» WRITTEN REQUEST:
Pull out every line of the listing below where "scene" appears.
----- SOURCE EXCERPT -----
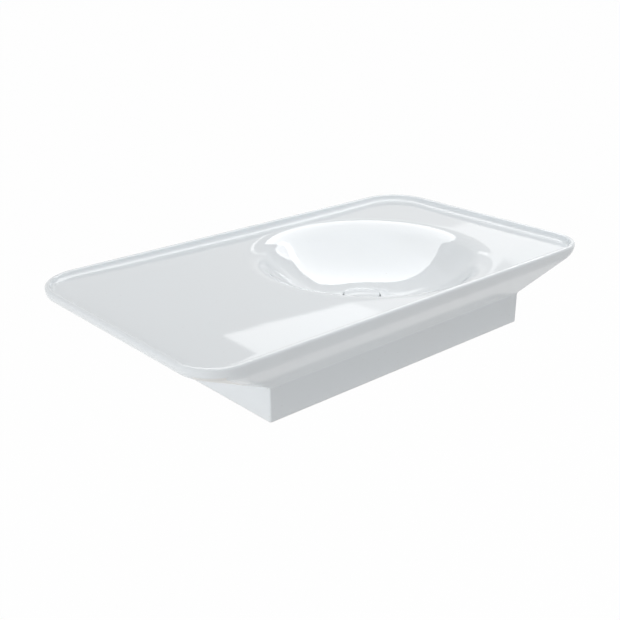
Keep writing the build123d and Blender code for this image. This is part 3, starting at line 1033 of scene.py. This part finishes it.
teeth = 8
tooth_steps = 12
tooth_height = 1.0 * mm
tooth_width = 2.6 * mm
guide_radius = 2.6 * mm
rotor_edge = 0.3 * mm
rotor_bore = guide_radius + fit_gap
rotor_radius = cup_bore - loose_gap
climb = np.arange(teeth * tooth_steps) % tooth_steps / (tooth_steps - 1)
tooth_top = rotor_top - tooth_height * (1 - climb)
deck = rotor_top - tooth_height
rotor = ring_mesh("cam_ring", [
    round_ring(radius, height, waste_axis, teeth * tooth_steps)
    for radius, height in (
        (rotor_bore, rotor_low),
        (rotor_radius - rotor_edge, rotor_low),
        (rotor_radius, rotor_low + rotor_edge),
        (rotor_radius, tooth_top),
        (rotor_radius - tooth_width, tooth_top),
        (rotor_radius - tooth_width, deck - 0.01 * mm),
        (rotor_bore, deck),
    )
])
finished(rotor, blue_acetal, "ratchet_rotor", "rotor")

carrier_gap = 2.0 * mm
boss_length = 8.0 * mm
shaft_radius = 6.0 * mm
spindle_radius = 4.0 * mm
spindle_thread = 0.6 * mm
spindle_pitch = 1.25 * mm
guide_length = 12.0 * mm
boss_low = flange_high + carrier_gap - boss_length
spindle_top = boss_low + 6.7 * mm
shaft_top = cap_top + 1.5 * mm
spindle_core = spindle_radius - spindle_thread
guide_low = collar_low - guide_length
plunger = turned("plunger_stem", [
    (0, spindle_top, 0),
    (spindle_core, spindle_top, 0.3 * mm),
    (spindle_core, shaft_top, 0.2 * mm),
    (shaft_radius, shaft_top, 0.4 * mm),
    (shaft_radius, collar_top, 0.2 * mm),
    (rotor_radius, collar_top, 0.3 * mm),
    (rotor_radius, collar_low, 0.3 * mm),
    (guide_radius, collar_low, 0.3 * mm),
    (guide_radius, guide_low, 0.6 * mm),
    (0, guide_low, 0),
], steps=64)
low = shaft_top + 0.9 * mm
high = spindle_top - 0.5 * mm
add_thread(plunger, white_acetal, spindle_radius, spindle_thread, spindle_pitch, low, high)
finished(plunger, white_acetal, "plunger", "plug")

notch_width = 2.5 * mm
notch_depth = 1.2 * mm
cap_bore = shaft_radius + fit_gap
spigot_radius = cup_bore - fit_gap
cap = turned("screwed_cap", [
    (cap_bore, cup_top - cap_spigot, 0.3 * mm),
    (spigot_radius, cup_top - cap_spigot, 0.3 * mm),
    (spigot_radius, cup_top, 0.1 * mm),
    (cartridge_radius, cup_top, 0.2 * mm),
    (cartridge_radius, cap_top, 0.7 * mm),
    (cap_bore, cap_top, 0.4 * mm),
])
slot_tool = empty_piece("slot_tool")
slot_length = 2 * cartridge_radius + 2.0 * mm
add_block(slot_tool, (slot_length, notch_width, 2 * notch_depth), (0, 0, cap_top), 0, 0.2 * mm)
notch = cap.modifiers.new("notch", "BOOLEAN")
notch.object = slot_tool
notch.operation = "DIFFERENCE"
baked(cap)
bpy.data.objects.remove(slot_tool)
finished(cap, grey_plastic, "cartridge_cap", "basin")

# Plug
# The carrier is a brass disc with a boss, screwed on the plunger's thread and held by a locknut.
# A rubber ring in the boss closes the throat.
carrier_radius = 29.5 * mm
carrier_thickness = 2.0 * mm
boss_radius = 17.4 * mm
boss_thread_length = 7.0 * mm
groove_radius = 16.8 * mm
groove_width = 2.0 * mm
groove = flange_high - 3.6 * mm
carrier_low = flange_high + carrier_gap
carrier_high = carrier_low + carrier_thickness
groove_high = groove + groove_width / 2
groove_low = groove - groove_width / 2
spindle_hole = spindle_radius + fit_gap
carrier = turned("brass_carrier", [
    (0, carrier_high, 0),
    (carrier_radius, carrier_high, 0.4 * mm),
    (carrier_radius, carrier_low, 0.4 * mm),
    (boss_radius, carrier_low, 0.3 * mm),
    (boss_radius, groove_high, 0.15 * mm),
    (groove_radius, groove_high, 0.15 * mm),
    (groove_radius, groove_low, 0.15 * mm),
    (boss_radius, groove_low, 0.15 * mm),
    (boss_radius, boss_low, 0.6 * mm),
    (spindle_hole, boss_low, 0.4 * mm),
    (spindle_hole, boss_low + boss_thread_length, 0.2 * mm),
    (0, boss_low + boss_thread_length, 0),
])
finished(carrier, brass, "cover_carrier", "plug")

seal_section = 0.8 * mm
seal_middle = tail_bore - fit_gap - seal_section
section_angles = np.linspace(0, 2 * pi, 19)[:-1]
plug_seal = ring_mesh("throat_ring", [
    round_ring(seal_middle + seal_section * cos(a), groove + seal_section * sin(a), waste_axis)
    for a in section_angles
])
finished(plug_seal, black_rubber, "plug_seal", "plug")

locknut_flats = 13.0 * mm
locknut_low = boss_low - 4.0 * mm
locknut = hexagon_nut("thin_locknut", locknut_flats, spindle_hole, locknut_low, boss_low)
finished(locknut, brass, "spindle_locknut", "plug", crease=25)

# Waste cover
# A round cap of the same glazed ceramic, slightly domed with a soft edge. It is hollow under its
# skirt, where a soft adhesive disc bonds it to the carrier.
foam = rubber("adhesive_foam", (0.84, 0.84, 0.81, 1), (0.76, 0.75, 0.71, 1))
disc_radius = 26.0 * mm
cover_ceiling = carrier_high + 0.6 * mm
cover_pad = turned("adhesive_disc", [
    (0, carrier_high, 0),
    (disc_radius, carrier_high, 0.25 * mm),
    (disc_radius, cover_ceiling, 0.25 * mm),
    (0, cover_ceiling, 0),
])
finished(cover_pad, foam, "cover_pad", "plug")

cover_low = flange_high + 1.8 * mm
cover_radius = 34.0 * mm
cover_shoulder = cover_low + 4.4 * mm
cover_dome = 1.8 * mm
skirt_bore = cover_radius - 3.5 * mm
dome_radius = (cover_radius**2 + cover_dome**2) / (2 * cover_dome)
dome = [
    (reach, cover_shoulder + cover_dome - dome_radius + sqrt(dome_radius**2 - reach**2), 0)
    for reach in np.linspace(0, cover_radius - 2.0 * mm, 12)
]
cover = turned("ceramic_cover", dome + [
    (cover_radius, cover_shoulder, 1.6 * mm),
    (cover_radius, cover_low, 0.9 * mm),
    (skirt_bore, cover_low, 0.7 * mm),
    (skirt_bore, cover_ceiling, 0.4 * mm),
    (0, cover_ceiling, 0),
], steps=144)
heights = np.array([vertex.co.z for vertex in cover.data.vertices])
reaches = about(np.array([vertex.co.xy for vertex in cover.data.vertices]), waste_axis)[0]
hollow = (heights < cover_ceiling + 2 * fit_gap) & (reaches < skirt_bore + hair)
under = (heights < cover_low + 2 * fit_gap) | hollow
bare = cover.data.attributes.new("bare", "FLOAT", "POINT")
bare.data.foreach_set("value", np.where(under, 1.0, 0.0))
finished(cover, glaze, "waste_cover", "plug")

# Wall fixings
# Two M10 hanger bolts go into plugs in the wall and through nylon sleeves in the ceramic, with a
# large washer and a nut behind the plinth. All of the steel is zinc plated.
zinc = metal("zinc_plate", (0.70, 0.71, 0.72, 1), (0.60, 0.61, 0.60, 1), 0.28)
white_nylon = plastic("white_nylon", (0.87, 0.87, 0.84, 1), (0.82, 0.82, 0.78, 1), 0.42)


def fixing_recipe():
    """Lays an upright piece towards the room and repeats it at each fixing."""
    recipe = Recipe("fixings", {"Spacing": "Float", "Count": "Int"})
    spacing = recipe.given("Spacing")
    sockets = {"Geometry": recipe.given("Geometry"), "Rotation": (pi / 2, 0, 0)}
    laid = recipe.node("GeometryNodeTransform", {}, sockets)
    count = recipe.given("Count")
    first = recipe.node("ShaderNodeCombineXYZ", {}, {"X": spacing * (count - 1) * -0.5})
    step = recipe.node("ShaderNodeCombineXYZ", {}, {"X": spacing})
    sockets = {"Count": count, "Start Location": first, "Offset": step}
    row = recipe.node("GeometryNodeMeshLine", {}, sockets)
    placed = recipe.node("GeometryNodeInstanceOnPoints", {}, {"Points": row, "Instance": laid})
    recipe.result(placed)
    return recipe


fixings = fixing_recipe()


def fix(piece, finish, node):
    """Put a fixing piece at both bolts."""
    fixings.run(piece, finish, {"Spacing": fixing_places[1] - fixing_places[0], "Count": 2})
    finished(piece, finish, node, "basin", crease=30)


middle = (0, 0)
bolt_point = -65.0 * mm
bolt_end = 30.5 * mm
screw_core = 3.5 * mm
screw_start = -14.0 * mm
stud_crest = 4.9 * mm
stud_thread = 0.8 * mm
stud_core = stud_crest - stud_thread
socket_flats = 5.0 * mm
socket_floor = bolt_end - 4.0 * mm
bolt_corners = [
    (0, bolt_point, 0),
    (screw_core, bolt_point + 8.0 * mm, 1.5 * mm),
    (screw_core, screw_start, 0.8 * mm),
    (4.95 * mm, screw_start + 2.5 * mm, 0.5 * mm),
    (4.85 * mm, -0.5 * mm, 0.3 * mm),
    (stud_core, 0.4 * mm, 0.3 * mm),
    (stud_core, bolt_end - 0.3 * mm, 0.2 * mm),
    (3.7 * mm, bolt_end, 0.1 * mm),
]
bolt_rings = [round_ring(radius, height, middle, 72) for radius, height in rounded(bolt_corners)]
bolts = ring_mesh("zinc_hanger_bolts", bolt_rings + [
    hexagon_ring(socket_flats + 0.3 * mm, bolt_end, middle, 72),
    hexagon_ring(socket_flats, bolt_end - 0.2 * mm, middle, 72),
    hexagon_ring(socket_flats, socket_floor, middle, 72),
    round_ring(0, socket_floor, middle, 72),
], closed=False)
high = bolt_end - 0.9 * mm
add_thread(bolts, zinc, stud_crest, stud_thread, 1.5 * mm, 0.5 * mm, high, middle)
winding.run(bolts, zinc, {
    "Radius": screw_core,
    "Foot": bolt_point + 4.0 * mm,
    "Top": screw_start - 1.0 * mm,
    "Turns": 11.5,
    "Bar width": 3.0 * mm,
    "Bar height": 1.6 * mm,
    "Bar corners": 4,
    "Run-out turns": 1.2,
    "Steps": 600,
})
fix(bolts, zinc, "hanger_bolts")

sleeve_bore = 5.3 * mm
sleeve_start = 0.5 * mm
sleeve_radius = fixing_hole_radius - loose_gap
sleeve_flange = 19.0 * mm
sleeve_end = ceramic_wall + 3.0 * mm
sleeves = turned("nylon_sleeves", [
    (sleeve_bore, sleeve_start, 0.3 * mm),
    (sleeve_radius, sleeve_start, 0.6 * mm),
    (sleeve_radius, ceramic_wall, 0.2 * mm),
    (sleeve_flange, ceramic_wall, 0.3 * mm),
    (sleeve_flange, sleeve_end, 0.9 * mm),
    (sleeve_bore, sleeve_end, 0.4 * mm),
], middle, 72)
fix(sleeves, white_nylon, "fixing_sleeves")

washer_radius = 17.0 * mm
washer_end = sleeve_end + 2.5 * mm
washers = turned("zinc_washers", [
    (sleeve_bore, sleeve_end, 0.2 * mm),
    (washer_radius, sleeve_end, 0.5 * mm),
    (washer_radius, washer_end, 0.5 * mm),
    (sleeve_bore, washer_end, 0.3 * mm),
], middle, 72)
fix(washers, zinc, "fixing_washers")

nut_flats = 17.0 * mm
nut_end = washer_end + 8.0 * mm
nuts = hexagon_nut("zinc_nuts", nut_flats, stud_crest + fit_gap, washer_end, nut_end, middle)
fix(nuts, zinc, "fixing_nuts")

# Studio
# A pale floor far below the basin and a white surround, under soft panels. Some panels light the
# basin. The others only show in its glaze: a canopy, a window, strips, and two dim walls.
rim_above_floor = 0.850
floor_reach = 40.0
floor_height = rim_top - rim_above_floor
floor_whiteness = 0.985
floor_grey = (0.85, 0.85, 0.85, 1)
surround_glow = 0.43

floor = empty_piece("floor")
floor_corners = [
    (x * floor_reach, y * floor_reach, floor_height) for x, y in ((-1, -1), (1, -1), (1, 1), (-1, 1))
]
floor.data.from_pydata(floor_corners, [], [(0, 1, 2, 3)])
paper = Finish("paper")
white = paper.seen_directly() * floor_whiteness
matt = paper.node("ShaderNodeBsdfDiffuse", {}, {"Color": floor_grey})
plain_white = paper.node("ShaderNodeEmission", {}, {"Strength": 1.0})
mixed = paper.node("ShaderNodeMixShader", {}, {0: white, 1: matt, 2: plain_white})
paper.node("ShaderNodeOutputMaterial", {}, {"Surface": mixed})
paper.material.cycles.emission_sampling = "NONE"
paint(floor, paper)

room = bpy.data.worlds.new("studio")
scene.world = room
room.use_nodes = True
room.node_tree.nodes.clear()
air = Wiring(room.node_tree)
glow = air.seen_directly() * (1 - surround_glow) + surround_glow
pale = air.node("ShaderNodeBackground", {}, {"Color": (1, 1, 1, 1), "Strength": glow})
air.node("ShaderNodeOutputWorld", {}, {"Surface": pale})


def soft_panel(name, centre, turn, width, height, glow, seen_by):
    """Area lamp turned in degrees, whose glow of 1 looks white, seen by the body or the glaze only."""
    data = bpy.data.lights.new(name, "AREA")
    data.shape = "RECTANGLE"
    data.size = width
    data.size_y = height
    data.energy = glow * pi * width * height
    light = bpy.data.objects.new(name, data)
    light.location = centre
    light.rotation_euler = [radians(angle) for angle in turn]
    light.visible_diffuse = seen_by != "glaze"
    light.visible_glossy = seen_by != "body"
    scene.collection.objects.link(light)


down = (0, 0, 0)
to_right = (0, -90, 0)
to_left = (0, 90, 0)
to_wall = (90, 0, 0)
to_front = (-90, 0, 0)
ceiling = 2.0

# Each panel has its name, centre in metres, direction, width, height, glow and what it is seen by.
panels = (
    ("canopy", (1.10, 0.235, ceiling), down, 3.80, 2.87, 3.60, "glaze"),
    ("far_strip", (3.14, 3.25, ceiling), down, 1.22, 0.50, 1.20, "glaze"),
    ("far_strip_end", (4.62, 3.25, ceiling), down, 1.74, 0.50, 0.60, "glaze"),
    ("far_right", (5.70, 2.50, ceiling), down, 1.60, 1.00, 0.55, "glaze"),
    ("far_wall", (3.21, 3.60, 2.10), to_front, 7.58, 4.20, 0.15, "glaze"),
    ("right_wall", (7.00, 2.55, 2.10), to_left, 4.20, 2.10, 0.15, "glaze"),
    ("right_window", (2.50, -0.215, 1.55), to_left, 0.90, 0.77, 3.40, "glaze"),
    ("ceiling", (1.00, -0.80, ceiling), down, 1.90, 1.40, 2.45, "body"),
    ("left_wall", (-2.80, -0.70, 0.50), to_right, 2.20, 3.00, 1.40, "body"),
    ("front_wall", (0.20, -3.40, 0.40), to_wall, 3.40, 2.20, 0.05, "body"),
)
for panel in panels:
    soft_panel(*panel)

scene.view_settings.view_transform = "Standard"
-----
» WRITTEN RESPONSE:
Keep writing the build123d and Blender code for this image. This is part 3, starting at line 1033 of scene.py. This part finishes it.
scene.world = room
    scene.collection.objects.link(light)
scene.view_settings.view_transform = "Standard"